Sometimes after a doe gives birth, I will put her through a 5 day system cleanse by using double the recommended amount 2x per day, for 5 consecutive days. This wouldn't be a bad idea to do on your whole herd once in a while to really blast out any parasite issues and help your goat's immune system reset.
Reasons natural wormers have maybe not worked well for you...
Sometimes you may run into animals that the herbal products don't seem to be working for. I want to reemphasize the importance of consistency, this is the biggest reason people decide that herbs don't work, but there are others.
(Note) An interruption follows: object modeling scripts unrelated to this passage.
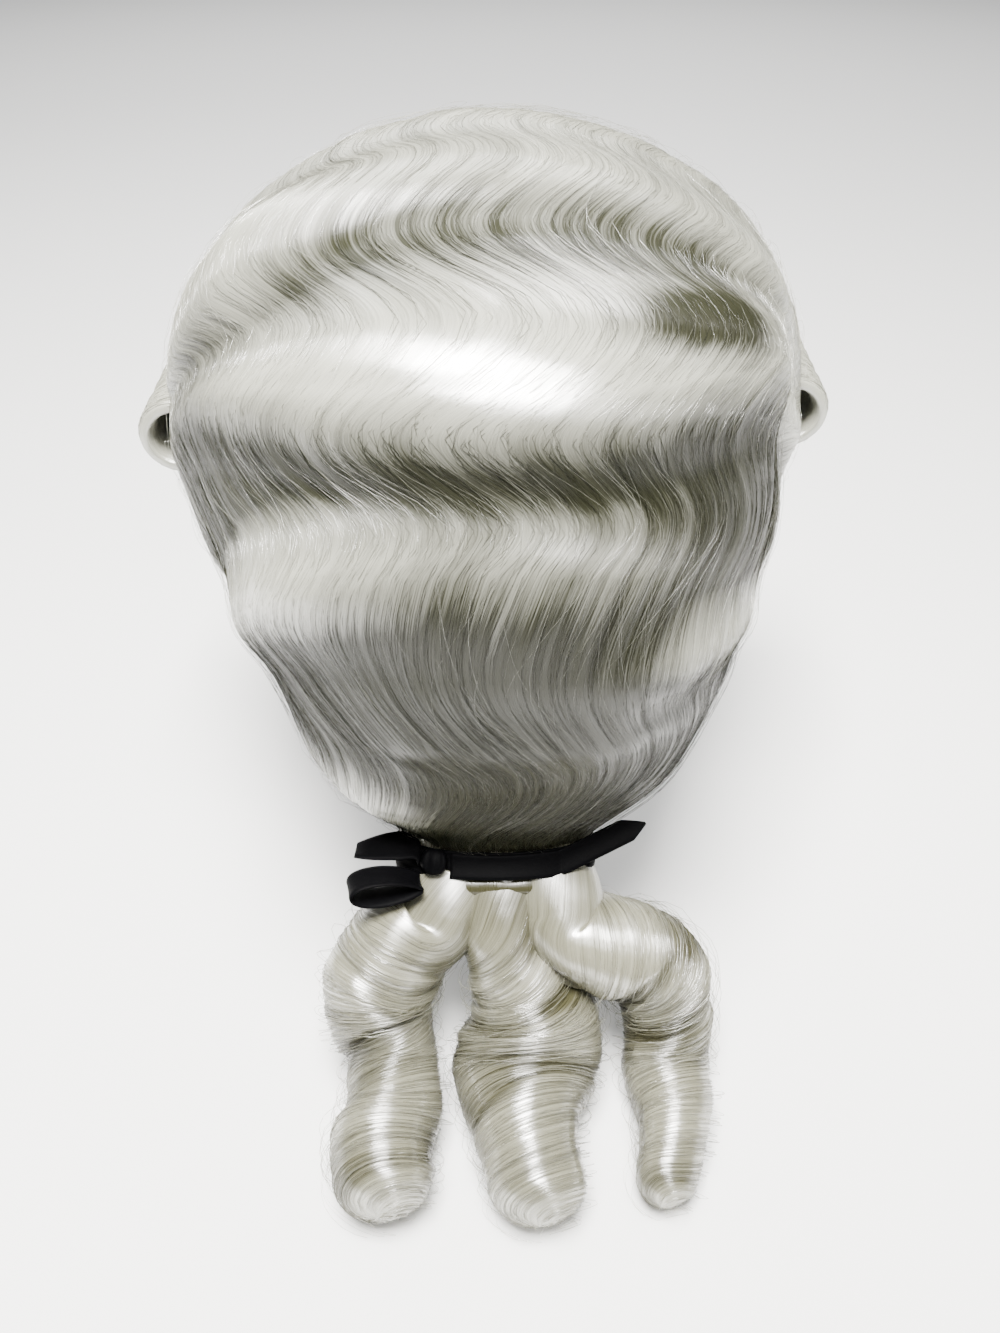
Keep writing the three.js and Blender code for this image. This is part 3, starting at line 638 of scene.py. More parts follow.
def shade_of_waves(along, across, height, place):
    """Painted shade and highlight: mild over the crown, deepest below the widest ridge."""
    slope = np.gradient(height, along[:, 0], axis=0)
    # Painted highlight on the ridges and their rising flanks, painted shade below them.
    shade = 0.88 - 0.03 * smooth_step(0.5, 0.58, along) - height_light * height - slope_light * slope
    # Painted shade is lighter over the crown and at the nape and darker over the low back.
    mild_until = 0.45 + 0.06 * smooth_step(0.2, 0.45, across)
    mild = 1 - smooth_step(mild_until, mild_until + 0.1, along)
    shade = shade * (1 - crown_light * mild) + low_back_shade * smooth_step(0.71, 0.83, along)
    shade = shade - nape_light * smooth_step(0.88, 0.95, along)
    # Each patch is painted shade with no relief; its depth is how much it darkens.
    for shade_patch in painted_shade_patches:
        off = across - shade_patch["across"]
        down = along - shade_patch["along"] - shade_patch["slant"] * off
        away = (down / shade_patch["reach"]) ** 2 + (off / shade_patch["spread"]) ** 2
        shade = shade + shade_patch["depth"] * np.exp(-away)
    strands = soft_noise(place, along, 110, 6, 15) + soft_noise(place, along, 50, 9, 16)
    return np.clip(shade + strand_shade * strands, 0, 1)


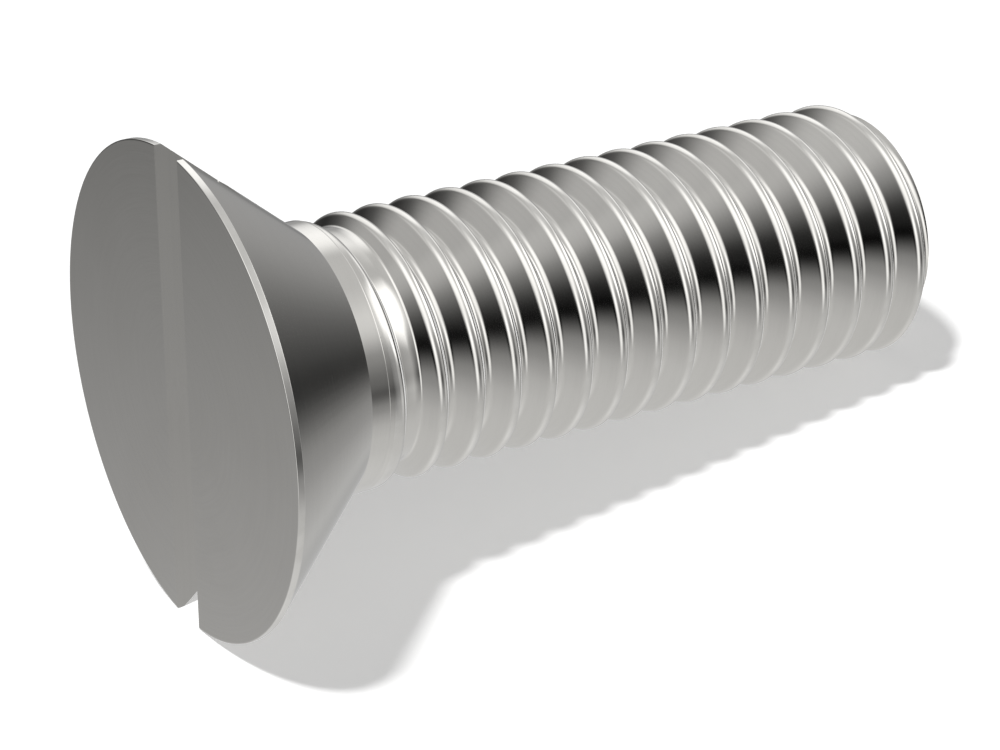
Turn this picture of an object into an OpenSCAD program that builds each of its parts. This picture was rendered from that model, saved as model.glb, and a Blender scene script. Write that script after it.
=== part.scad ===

The next most common is dosage amount and schedule, especially with dewormers because parasite problems vary tremendously from one region to the next. So, don't necessarily stick to the amounts I told you either; use it as a starting point and if you start running into issues then increase the dose of herbs and possibly consider 2x week dosing at least on those animals that struggle more.
Don't necessarily rely solely on the packaging to direct you either. Many times, (especially in human supplements) the dosage amount that a herbalist can put on their packaging is heavily monitored by the FDA, to the point it can be fairly useless in a serious situation. I would encourage you in any situation when giving herbal support to trust your own judgement and consider closely the condition of the individual animal.
You can of course overdose anything. Thankfully, with most herbs the only concern would be an acidosis outbreak, which can still be life threatening, but you are more likely to die of liver failure from over the counter pain relievers than overdose an herb to that point. All I am saying is for you to use wisdom, and you will do just fine. Generally, I won't start off at a dose that is triple and quadruple the recommended amount right out of the gate unless it's an emergency. Usually, I work up to it over the course of a day or two so that I don't get a GI upset going from to much of a new thing.
Another problem occasionally is quality of the herbs you are using. I have never had an issue with the Fir Meadow products, but if you use products from other manufactures then you may want to watch out for this one. When you open a bag of herbs it should have a strong smell, many times the GI Soother from Fir Meadows will make me start sneezing just when I open the bag because of the hot herbs inside. This is a good sign! Make sure that your herbs are not getting too old, I generally don't like using anything over 3 years old.
One last important point to consider with any holistic program is toxin load. Many parasites are actually feeding on the toxins in your creature's GI tract and bloodstream. At the very least, they LOVE to go after an animal that has a weak immune system from toxin overload. If you have a goat who just seems to struggle more than the rest with parasites, I would consider doing a good system cleanse on that one. I am currently working on this article so stay tuned.
Of course, per the FDA, I have to add a disclaimer to this since I am not a medical professional. *These statements have not been evaluated by the FDA and are not intended to diagnose, treat, cure or prevent any disease.